Le constat est donc le suivant: avec un taux élevé d’offres d’emploi sous contrat intérim (près de 50% selon le Forem), la remise au travail dans son ensemble est considérée comme favorisant la précarité et l’ insécurité professionnelle, avec peu de d’opportunité de carrière. L’intérim entretient une zone grise entre emploi et non-emploi. Faisant vaciller les travailleurs entre missions éphémères et inactivité. «Le contrat intérim ne résout pas la problématique du chômage. Il revient à faire jouer les remplaçants d’une équipe de football, à faire tourner, en sachant très bien qu’ils reviendront s’asseoir sur le banc», métaphorise Jean-François Orianne.

«Il faut des chômeurs»

Le chômage a un rôle crucial dans la société et pour l’économie, selon le sociologue du travail. «Il faut des chômeurs». L’expert reprend sa métaphore sportive et explique que pour qu’une équipe fonctionne, il faut des remplaçants prêts à monter sur le terrain. Cette dynamique participe à une logique de modération salariale, de rapport de force entre les employeurs et les travailleurs: «Plus les chômeurs sont formés, disponibles et mis sous pression, plus ils constituent une menace crédible pour les travailleurs en place. Ceux-ci hésitent à réclamer des hausses salariales ou de meilleures conditions, sachant qu’une main-d’œuvre de réserve attend à la porte. Mettre la pression sur les chômeurs revient à mettre la pression sur les salariés.»
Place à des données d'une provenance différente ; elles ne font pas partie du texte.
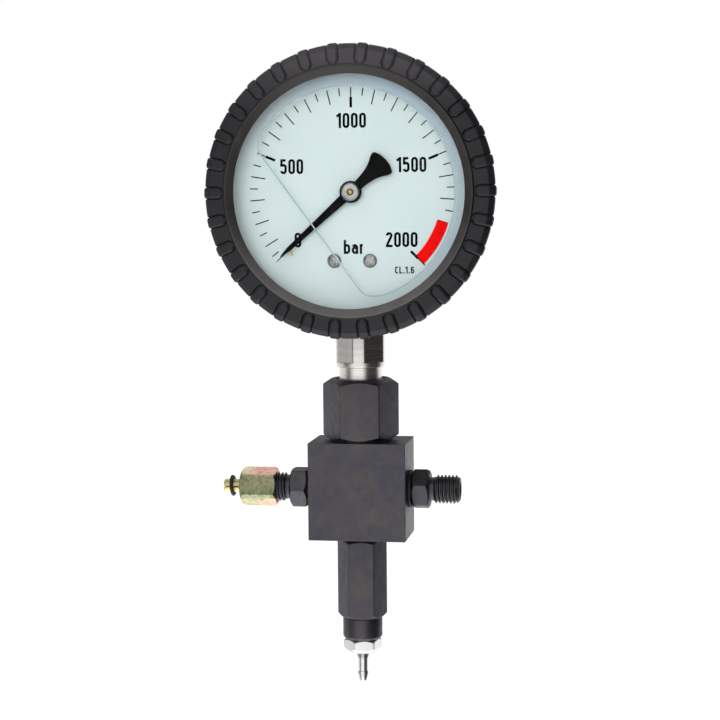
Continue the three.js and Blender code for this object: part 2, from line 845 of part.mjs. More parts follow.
// ---- Relief valve ----
function valveBody() {
  const hex = hexBar(valveAcross, valveTop, valveBottom, 8, 8.2, -5.5 + 180);
  const spigot = rod(5.9, -9, 1);
  const inlet = rod(1.4, -10, 6, 12);
  const chamber = rod(5.1, 4, valveBottom + 1, 18);
  return cut(join(hex, spigot), inlet, chamber);
}
addPart(valve, "relief_valve_body", valveBody(), "blackSteel");
addPart(valve, "valve_seat", washer(1.2, 4.8, 4.3, 7.3, 24), "stainless");

const poppet = turned(
  [
    [0, 6.4],
    [0.5, 6.4],
    [1.05, 7.4],
    [2.2, 8.6],
    [2.2, 10],
    [4.3, 10],
    [4.3, 11.4],
    [2.3, 11.4],
    [2.3, 15],
    [0, 15],
  ],
  16,
);
addPart(valve, "valve_poppet", poppet, "stainless");

const springFrom = 12.4;
const springTo = 24.4;
const springTurns = 6;

class SpringPath extends THREE.Curve {
  getPoint(t, target = new THREE.Vector3()) {
    const angle = 2 * Math.PI * springTurns * t;
    const depth = springFrom + (springTo - springFrom) * t;
    return target.set(3.4 * Math.cos(angle), 3.4 * Math.sin(angle), depth);
  }
}
addPart(valve, "valve_spring", swept(ellipse(0.6, 0.6, 6), new SpringPath(), 54), "spring");

const adjuster = cut(rod(4.7, 25.4, 32.4), rod(1.7, 24, 33, 6));
addPart(valve, "adjusting_screw", adjuster, "stainless");

const collar = turnedRing(
  [
    [1.6, 33],
    [4.7, 33],
    [4.7, valveBottom + 0.15],
    [collarRadius, valveBottom + 0.15],
    [collarRadius, collarBottom - 1.2],
    [collarRadius - 0.8, collarBottom],
    [5.2, collarBottom],
    [5.2, collarBottom - 1.2],
    [3.6, collarBottom - 1.2],
    [3.6, 36],
    [1.6, 36],
  ],
  20,
);
addPart(valve, "valve_collar", collar, "blackSteel");

const sealRing = new THREE.TorusGeometry(4.4, 0.5, 5, 16).translate(0, 0, collarBottom - 0.6);
addPart(valve, "nozzle_seal", sealRing, "blackSeal");

function outletNozzle() {
  const hexTop = collarBottom + 0.15;
  const hex = hexBar(nozzleAcross, hexTop, nozzleHexBottom, 7.1, 5.5, 180 - 13.6);
  const barb = turned(
    [
      [0, 36.4],
      [3.3, 36.4],
      [3.3, hexTop + 1],
      [2.45, hexTop + 2],
      [2.45, nozzleHexBottom],
      [1.97, nozzleHexBottom + 3],
      [1.97, 57.0],
      [2.32, 57.4],
      [2.32, 57.7],
      [1.5, nozzleTip - 0.3],
      [1.2, nozzleTip],
      [0, nozzleTip],
    ],
    14,
  );
  return cut(join(hex, barb), rod(0.9, 36, nozzleTip + 1, 12));
}
addPart(valve, "outlet_nozzle", outletNozzle(), "zinc");

export default group;
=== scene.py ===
"""Looks of the high-pressure test gauge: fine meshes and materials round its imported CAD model.

Pieces are drawn in millimetres in the same working frames as the CAD part: the gauge (x right, y up,
z forward), the block's two side faces (z outward), its underside (z down) and the block itself.
"""

import json
import math

import bmesh
import bpy
from mathutils import Matrix, Vector


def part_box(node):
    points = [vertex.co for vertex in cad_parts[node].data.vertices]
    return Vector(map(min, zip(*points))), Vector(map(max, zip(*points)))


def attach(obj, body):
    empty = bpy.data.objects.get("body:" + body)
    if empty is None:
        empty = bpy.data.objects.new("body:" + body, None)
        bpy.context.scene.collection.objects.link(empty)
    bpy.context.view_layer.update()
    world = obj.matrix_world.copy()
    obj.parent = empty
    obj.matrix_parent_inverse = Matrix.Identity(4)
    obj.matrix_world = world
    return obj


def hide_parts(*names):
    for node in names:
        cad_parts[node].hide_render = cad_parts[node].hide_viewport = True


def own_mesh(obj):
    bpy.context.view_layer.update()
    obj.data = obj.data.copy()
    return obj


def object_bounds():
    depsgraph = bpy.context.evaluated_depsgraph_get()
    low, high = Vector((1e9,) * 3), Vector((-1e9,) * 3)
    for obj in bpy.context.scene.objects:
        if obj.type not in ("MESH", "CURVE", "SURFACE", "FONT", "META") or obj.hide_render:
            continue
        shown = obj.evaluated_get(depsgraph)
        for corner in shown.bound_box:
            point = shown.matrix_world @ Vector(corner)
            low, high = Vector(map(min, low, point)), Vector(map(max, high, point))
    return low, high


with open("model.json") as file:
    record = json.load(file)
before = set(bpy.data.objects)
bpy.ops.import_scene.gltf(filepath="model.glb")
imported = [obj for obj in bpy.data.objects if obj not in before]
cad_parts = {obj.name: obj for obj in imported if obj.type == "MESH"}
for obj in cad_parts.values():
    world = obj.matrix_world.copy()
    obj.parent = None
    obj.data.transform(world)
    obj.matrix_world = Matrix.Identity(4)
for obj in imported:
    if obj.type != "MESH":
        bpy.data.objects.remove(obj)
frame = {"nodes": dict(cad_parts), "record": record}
cad_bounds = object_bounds()

MM = 0.001
# The filling liquid's edge: a circle cut off by a chord, shifted a little to the left and down.
EDGE_RADIUS, EDGE_CHORD, EDGE_FACING, EDGE_SHIFT = 42.3, 19.15, 216.3, (-0.5, -0.6)


def middle(node):
    low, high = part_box(node)
    return (low + high) / 2


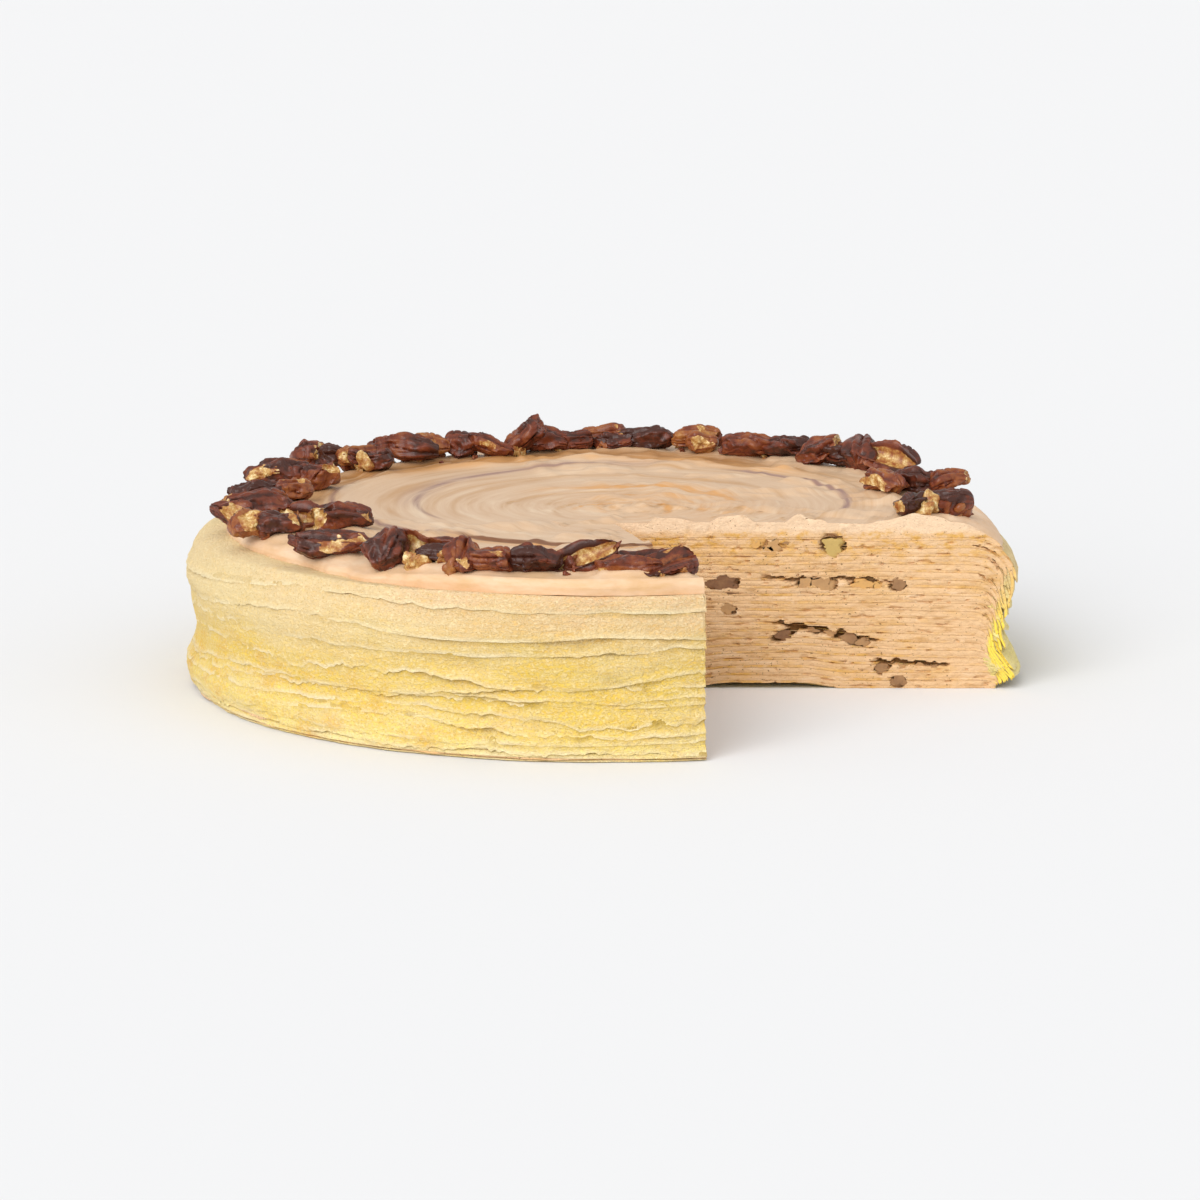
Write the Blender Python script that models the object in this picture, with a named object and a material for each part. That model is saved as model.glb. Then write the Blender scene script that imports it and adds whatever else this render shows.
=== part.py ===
# Crepe cake with one slice taken out, built as it is made: a stack of crepes, cream spread between them,
# a thick swirled cream on top and a ring of candied pecans round the top edge.
# Metres, +Z up. The origin is the centre of the underside, -Y is the front and +X is to the right.

import math

import bmesh
import bpy
import numpy as np
from mathutils import Euler, Matrix, Vector

# The whole cake.
CAKE_RADIUS = 0.1143
SEGMENTS = 20

# The stack. One pitch is a crepe, a gap, the cream above it and another gap.
CREPE_COUNT = 20
LAYER_PITCH = 0.00215
CREPE_THICKNESS = 0.00075
GAP = 0.0003

# Share of the cake's radius at which the stack starts to sag, and where the cream ends. Past the cream
# the bare crepe rims hang down more steeply.
SAG_START = 0.875
CREAM_EDGE = 0.95
SAG_AT_CREAM_EDGE = 0.27

# Share of its height that a layer loses at the full radius: more at the left and right than front and back.
SAG_MEAN = 0.155
SAG_SWING = 0.095

# Crepe rims: most end inside the cake's radius, the lowest flare out on the plate.
RIM_SHARE = 0.972
FLARE_SHARE = 0.028
FLARE_LAYERS = 3
RIM_WAVES = ((0.0011, 2, 1.7), (0.0007, 5, 2.9))

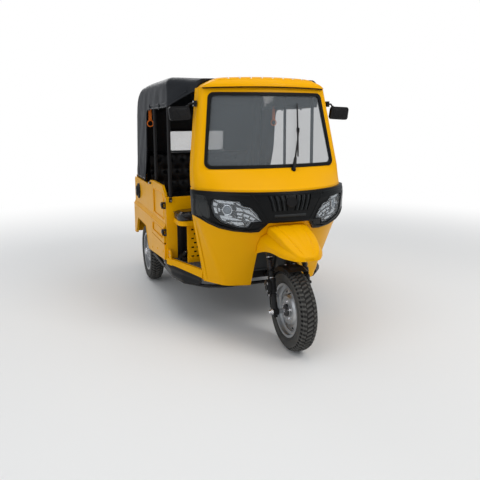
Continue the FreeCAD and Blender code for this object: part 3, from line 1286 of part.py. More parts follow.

Pour résumer, plus la réserve est nombreuse, en forme et prête à monter sur le terrain, plus les titulaires acceptent des salaires modérés et se plient aux exigences du coach.

Dans son analyse, le sociologue rappelle que les chômeurs jouent aussi le rôle d’une réserve de main-d’œuvre, qui permet de pourvoir rapidement des postes lorsqu’ils se libèrent et d’accompagner les besoins d’adaptation ou d’innovation des entreprises. «Pas de progrès sans chômeurs», conclut ce dernier.